Il pourra être saisi par la juridiction disciplinaire ou les autorités qui exercent l’action disciplinaire.
Le notaire sera tenu de répondre aux convocations du service et de fournir tout document utile sans pouvoir opposer le secret professionnel.
Un décret en conseil d’État précisera sa composition et son fonctionnement notamment.
Suspension en cas d’urgence ou pour la protection d’intérêts publics ou privés (article 40 et 17 de l’ordonnance)
Lorsque l'urgence ou la protection d'intérêts publics ou privés l'exigent, le président de la juridiction disciplinaire de première instance ou son suppléant peut, à la demande d'une des autorités habilitées à exercer l'action disciplinaire, suspendre provisoirement de ses fonctions le professionnel qui fait l'objet d'une enquête ou d'une poursuite disciplinaire ou pénale, après avoir recueilli ses observations au terme d'un débat contradictoire.
La suspension ne peut excéder 6 mois et est renouvelable une fois.
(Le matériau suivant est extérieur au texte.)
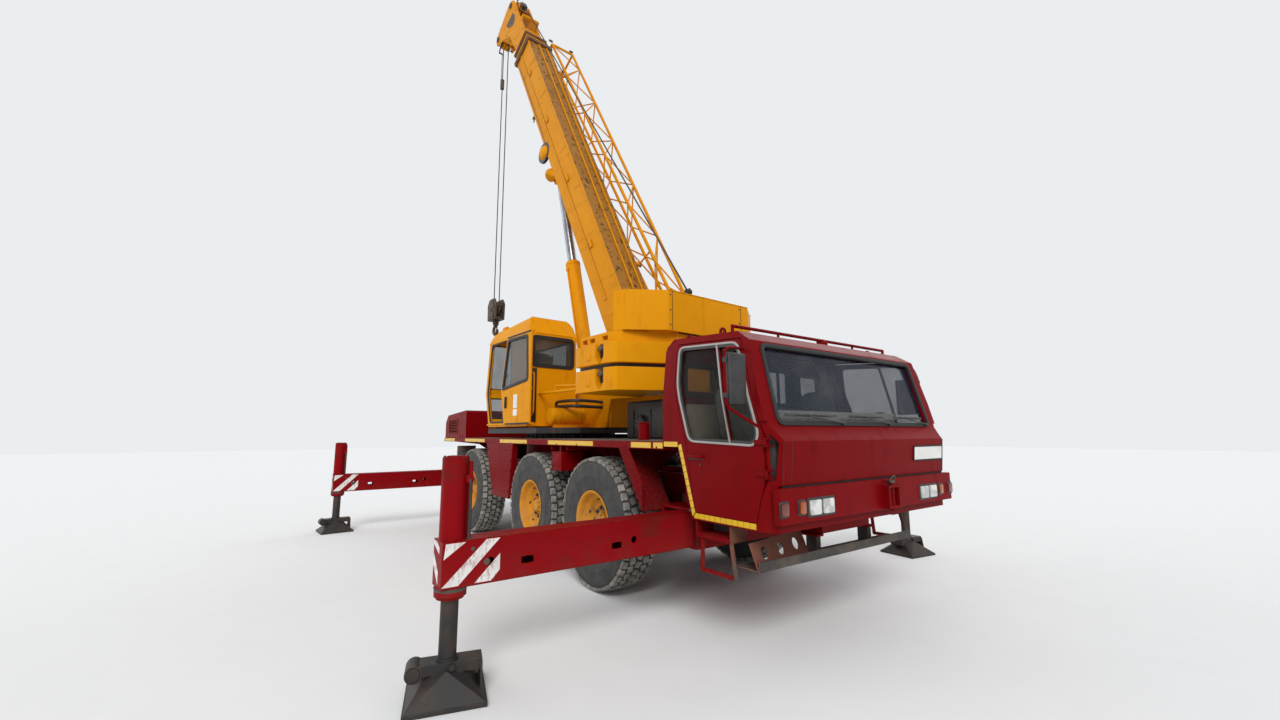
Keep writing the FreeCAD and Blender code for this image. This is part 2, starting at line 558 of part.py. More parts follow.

La décision de suspension peut faire l’objet d’un recours devant la cour nationale de discipline.
Échelle des peines remaniée (article 39 de la loi)
Outre les peines prononcées en matière de lutte contre le blanchiment (article L. 561-36-3 du Code monétaire et financier), les peines disciplinaires sont :
1. L'avertissement,
2. Le blâme,
3. L’interdiction d’exercer à titre temporaire pendant une durée maximale de 10 ans (sursis possible),
4. La destitution qui emporte interdiction d’exercice à titre définitif,
5. Le retrait de l’honorariat.
Une peine d’amende pourra également être prononcée et dont le montant ne pourra excéder la plus élevée des deux sommes suivantes : 10.000 euros ou 5% du chiffre d’affaires HT de l’année en cours.
Entrée en vigueur et mise en œuvre
La loi nouvelle a vocation à entrer en vigueur le 1er juillet 2022, excepté lorsque sont nécessaires des dispositions réglementaires (article 59, XIV).
L’ordonnance entre en vigueur au 1er juillet 2022 exception faite de celles concernant les collèges de déontologie (article 3) entrées en vigueur au 15 avril 2022.
L’ordonnance du 28 juin 1945 qui régissait jusqu’alors la discipline est abrogée par l’article 34 de la nouvelle ordonnance.